One of these eggs had a large "window" a bit of wet yellow down and beak showing. When I went to toss it into the bucket, the little beak moved. No sound at all, the chick was too weak for that, just a tiny little chomp. The sensible thing would have been to leave this chick to its fate, but that wasn't my first impulse.

I slipped the egg under our last broody hen and the next day, when she proudly strutted around the barnyard with her brood, I was heartened to see this lucky little chick following along behind her.

Well, following a long ways back.... um, acting sort of clueless...

My joy turned to "uh oh". For a few hours, the kids and I watched the little guy. He didn't duck under his foster mother's feathers for warmth or peck vigorously at the chick starter she called out. Eventually, she left him behind.

It was still bitterly cold out and he was on his way (again) to being a goner.

This is when the kids intervened. They set up a plastic tub on the kitchen table, a heat lamp and all the necessary chick accoutrements. Then Anna and I snatched the little guy up and brought him inside. At first, we didn't think he'd make it. He seemed to have trouble eating and drinking, made an odd sort of gasp now and again and did not seem the slightest bit disturbed to find himself sans mama (Most chicks in this situation would cry incessantly and batter themselves against the tub walls trying to return to the flock). We cautioned each other that he had a 50/50 chance. I must have said "Let's not get too attached to him alright?" about a dozen times that first few hours.

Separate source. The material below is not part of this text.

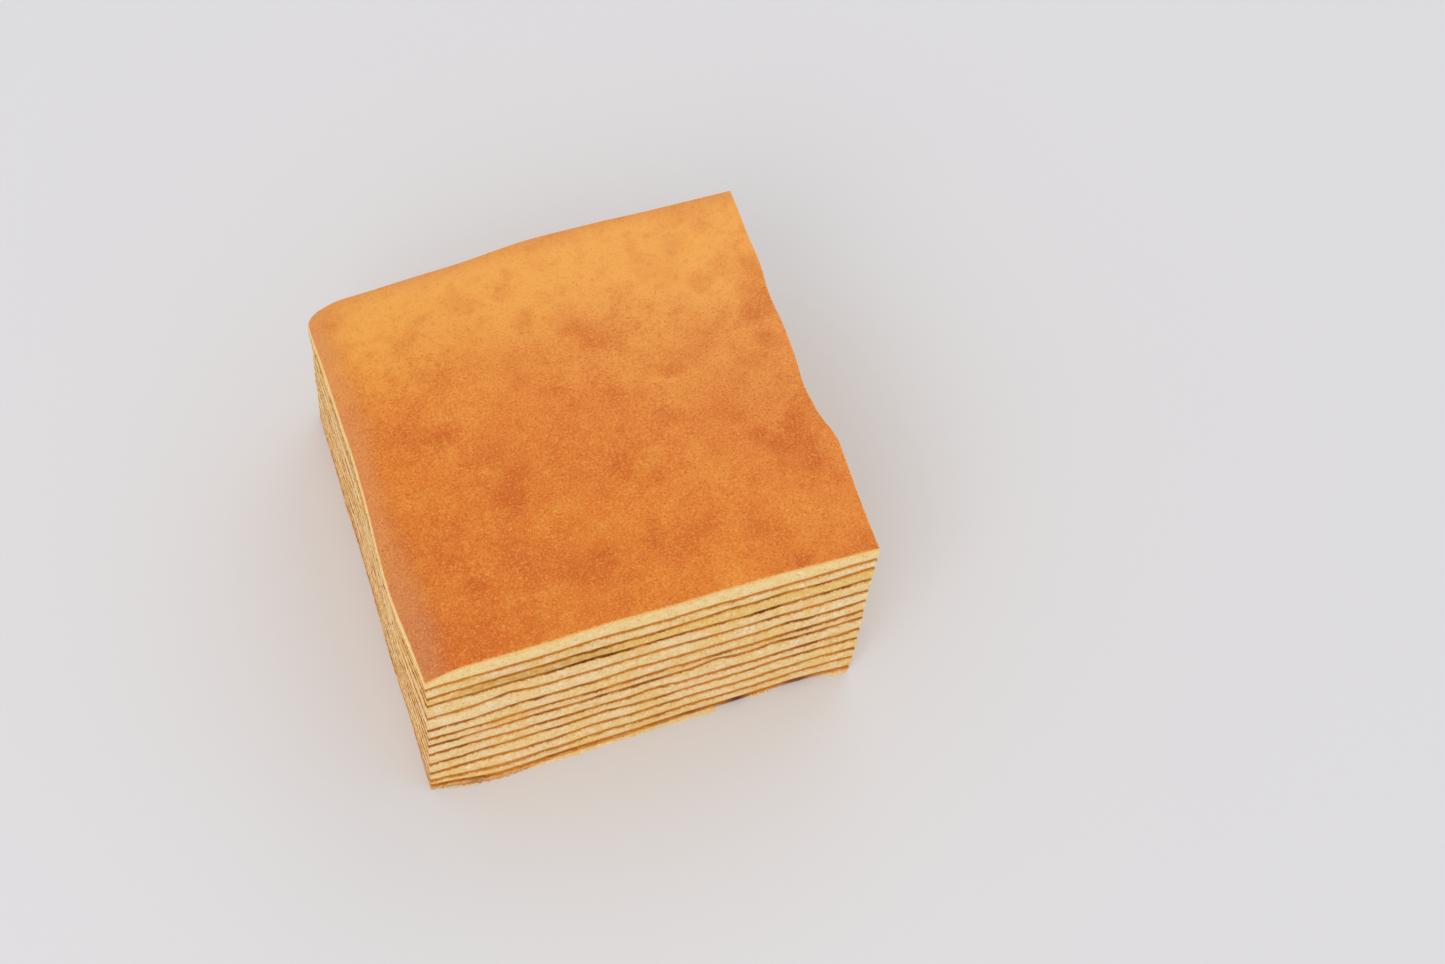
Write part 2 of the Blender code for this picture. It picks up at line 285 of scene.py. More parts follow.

But in a day or two, the little guy was as hearty as his outside siblings. Of course, his mother, having forgotten about him completely, is no longer willing to care for him. So he remains on the table inside.

His (or her) name is either "Darth Molly" or "Marshmallow" depending on which kid you ask. Of course, their interest in the little guy dried up a day after he arrived so I'm doing the chick care. He is sort of cute though:


All this poultry drama and we have 4 more broody hens asetting! Apparently, this is "The year of the chick".